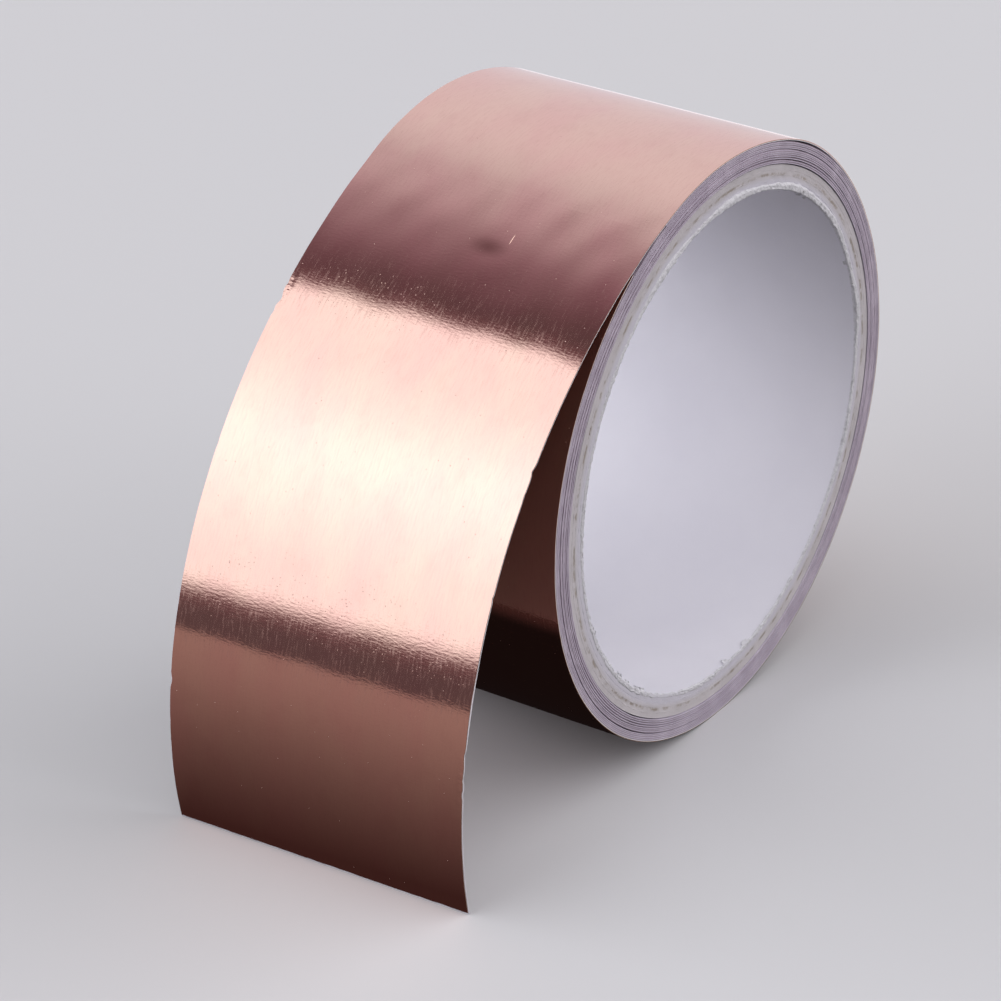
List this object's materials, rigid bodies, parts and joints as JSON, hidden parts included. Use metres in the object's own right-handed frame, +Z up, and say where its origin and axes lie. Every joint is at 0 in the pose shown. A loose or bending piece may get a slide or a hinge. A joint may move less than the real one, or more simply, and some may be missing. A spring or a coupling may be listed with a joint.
{
  "type": "copper foil tape roll",
  "caption": "Roll of adhesive-backed copper foil tape on a paperboard core, with a free end hanging off the roll and a release liner that peels back.",
  "frame": {"origin": "on the core's axis, half way between the roll's two end faces", "axes": "+Y along the roll's axis; +Z up as the roll stands on its rim; the free tail hangs on the -X side"},
  "size_m": [0.1172, 0.05, 0.0926],
  "materials": {
    "copper_foil": "polished copper, rolled, with fine lines along the strip",
    "adhesive": "clear amber acrylic adhesive",
    "release_liner": "white silicone-coated paper",
    "core_board": "grey-cream wound paperboard",
    "core_liner": "smooth white paper",
    "start_tab": "double-sided tape"
  },
  "bodies": {
    "outer_turn": {"outer_turn_foil": "copper_foil", "outer_turn_adhesive": "adhesive", "outer_turn_liner": "release_liner"},
    "roll": {"core_inner_liner": "core_liner", "core_board_ply_1": "core_board", "core_board_ply_2": "core_board", "core_board_ply_3": "core_board", "core_board_ply_4": "core_board", "start_tab": "start_tab", "wound_foil": "copper_foil", "wound_adhesive": "adhesive", "wound_liner": "release_liner"},
    "tail_1": {"tail_foil_1": "copper_foil", "tail_adhesive_1": "adhesive", "tail_liner_1": "release_liner"},
    "tail_2": {"tail_foil_2": "copper_foil", "tail_adhesive_2": "adhesive", "tail_liner_2": "release_liner"},
    "tail_3": {"tail_foil_3": "copper_foil", "tail_adhesive_3": "adhesive", "tail_liner_3": "release_liner"},
    "tail_4": {"tail_foil_4": "copper_foil", "tail_adhesive_4": "adhesive", "tail_liner_4": "release_liner"},
    "liner_flap": {"liner_flap": "release_liner"}
  },
  "joints": [
    {"name": "roll_turn", "type": "hinge", "parent": "outer_turn", "child": "roll", "pos_m": [0, 0, 0], "axis": [0, 1, 0], "continuous": true},
    {"name": "tail_lift", "type": "hinge", "parent": "outer_turn", "child": "tail_1", "pos_m": [-0.02792, 0, 0.03771], "axis": [0, 1, 0], "range_deg": [0, 15], "stiffness_Nm_per_rad": 0.05},
    {"name": "tail_bend_2", "type": "hinge", "parent": "tail_1", "child": "tail_2", "pos_m": [-0.04264, 0, 0.02744], "axis": [0, 1, 0], "range_deg": [0, 15], "stiffness_Nm_per_rad": 0.05},
    {"name": "tail_bend_3", "type": "hinge", "parent": "tail_2", "child": "tail_3", "pos_m": [-0.05498, 0, 0.01442], "axis": [0, 1, 0], "range_deg": [0, 15], "stiffness_Nm_per_rad": 0.05},
    {"name": "tail_bend_4", "type": "hinge", "parent": "tail_3", "child": "tail_4", "pos_m": [-0.0642, 0, -0.00097], "axis": [0, 1, 0], "range_deg": [0, 15], "stiffness_Nm_per_rad": 0.05},
    {"name": "liner_peel", "type": "hinge", "parent": "tail_4", "child": "liner_flap", "pos_m": [-0.07031, 0, -0.023], "axis": [0, -1, 0], "range_deg": [0, 110]}
  ],
  "couplings": [
    {"joint": "tail_bend_2", "follows": "tail_lift", "ratio": 1},
    {"joint": "tail_bend_3", "follows": "tail_lift", "ratio": 1},
    {"joint": "tail_bend_4", "follows": "tail_lift", "ratio": 1}
  ]
}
▬▬▬
→ **Exercise task**
Write the whole listing out again. Keep every line exactly as it is.

→ **Correct result**
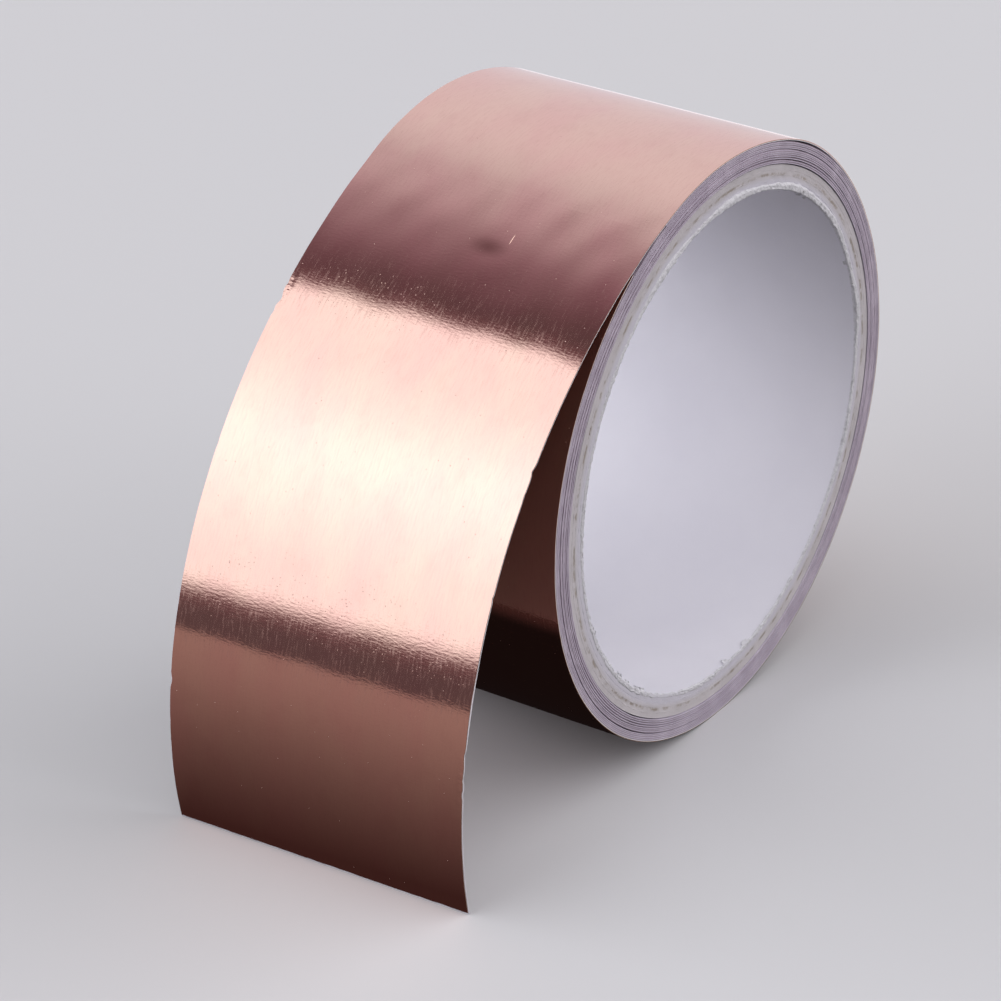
List this object's materials, rigid bodies, parts and joints as JSON, hidden parts included. Use metres in the object's own right-handed frame, +Z up, and say where its origin and axes lie. Every joint is at 0 in the pose shown. A loose or bending piece may get a slide or a hinge. A joint may move less than the real one, or more simply, and some may be missing. A spring or a coupling may be listed with a joint.
{
  "type": "copper foil tape roll",
  "caption": "Roll of adhesive-backed copper foil tape on a paperboard core, with a free end hanging off the roll and a release liner that peels back.",
  "frame": {"origin": "on the core's axis, half way between the roll's two end faces", "axes": "+Y along the roll's axis; +Z up as the roll stands on its rim; the free tail hangs on the -X side"},
  "size_m": [0.1172, 0.05, 0.0926],
  "materials": {
    "copper_foil": "polished copper, rolled, with fine lines along the strip",
    "adhesive": "clear amber acrylic adhesive",
    "release_liner": "white silicone-coated paper",
    "core_board": "grey-cream wound paperboard",
    "core_liner": "smooth white paper",
    "start_tab": "double-sided tape"
  },
  "bodies": {
    "outer_turn": {"outer_turn_foil": "copper_foil", "outer_turn_adhesive": "adhesive", "outer_turn_liner": "release_liner"},
    "roll": {"core_inner_liner": "core_liner", "core_board_ply_1": "core_board", "core_board_ply_2": "core_board", "core_board_ply_3": "core_board", "core_board_ply_4": "core_board", "start_tab": "start_tab", "wound_foil": "copper_foil", "wound_adhesive": "adhesive", "wound_liner": "release_liner"},
    "tail_1": {"tail_foil_1": "copper_foil", "tail_adhesive_1": "adhesive", "tail_liner_1": "release_liner"},
    "tail_2": {"tail_foil_2": "copper_foil", "tail_adhesive_2": "adhesive", "tail_liner_2": "release_liner"},
    "tail_3": {"tail_foil_3": "copper_foil", "tail_adhesive_3": "adhesive", "tail_liner_3": "release_liner"},
    "tail_4": {"tail_foil_4": "copper_foil", "tail_adhesive_4": "adhesive", "tail_liner_4": "release_liner"},
    "liner_flap": {"liner_flap": "release_liner"}
  },
  "joints": [
    {"name": "roll_turn", "type": "hinge", "parent": "outer_turn", "child": "roll", "pos_m": [0, 0, 0], "axis": [0, 1, 0], "continuous": true},
    {"name": "tail_lift", "type": "hinge", "parent": "outer_turn", "child": "tail_1", "pos_m": [-0.02792, 0, 0.03771], "axis": [0, 1, 0], "range_deg": [0, 15], "stiffness_Nm_per_rad": 0.05},
    {"name": "tail_bend_2", "type": "hinge", "parent": "tail_1", "child": "tail_2", "pos_m": [-0.04264, 0, 0.02744], "axis": [0, 1, 0], "range_deg": [0, 15], "stiffness_Nm_per_rad": 0.05},
    {"name": "tail_bend_3", "type": "hinge", "parent": "tail_2", "child": "tail_3", "pos_m": [-0.05498, 0, 0.01442], "axis": [0, 1, 0], "range_deg": [0, 15], "stiffness_Nm_per_rad": 0.05},
    {"name": "tail_bend_4", "type": "hinge", "parent": "tail_3", "child": "tail_4", "pos_m": [-0.0642, 0, -0.00097], "axis": [0, 1, 0], "range_deg": [0, 15], "stiffness_Nm_per_rad": 0.05},
    {"name": "liner_peel", "type": "hinge", "parent": "tail_4", "child": "liner_flap", "pos_m": [-0.07031, 0, -0.023], "axis": [0, -1, 0], "range_deg": [0, 110]}
  ],
  "couplings": [
    {"joint": "tail_bend_2", "follows": "tail_lift", "ratio": 1},
    {"joint": "tail_bend_3", "follows": "tail_lift", "ratio": 1},
    {"joint": "tail_bend_4", "follows": "tail_lift", "ratio": 1}
  ]
}